Unlike most of the firm's work in the East End, its Gold Coast houses were often primary residences, intended for more than a simple summer escape. These designs, which date from the turn of the century, combine the ambitious nature and decorative restraint of the firm's mature work and reflect a mastery of European and American precedents. For instance, Clarence Mackay's Harbor Hill, which was based on the Maisons Lafitte, contrasted sharply with the Colonial Revival house built for Edwin Dennison Morgan, III, in Wheatley Hills. In contrast to the East End houses, which were designed for the comfort and pleasure of the owners and guests alike, the Gold Coast mansions reflected the ambitions and social standing of their builders.
Truly paradigmatic of Gilded Age luxury on a grand scale, Harbor Hill was the largest house that Stanford White ever designed. The mid-Seventeenth Century-style French chateau was sited one of the highest points on Long Island and surrounded by an estate of more than 600 acres. In the end, Clarence Mackay spent nearly $6 million (an enormous figure for the time) on Harbor Hill.
When Katherine Mackay, his wife, conceived of the idea of building a church in nearby Roslyn as a memorial to her parents, she naturally looked to Stanford White.

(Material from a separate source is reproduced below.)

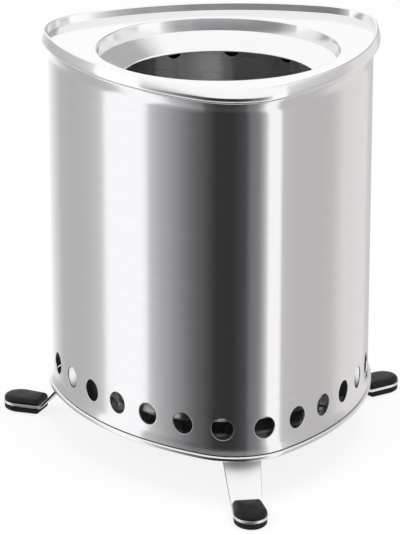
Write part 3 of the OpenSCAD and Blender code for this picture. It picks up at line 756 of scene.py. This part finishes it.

For this simple building, the versatile White developed a design that emphasized the craft of building over elaborate decoration.
The architectural achievements of Stanford White are sometimes overshadowed by the circumstances surrounding his death. On June 25, 1906, White was fatally shot by the jealous husband of his former mistress, Evelyn Nesbitt. Nonetheless the legacy of McKim, Mead & White is very much present in the libraries, museums, and government buildings they designed for our largest cities and in the many private houses that are still being enjoyed by their owners and visitors as they were originally intended.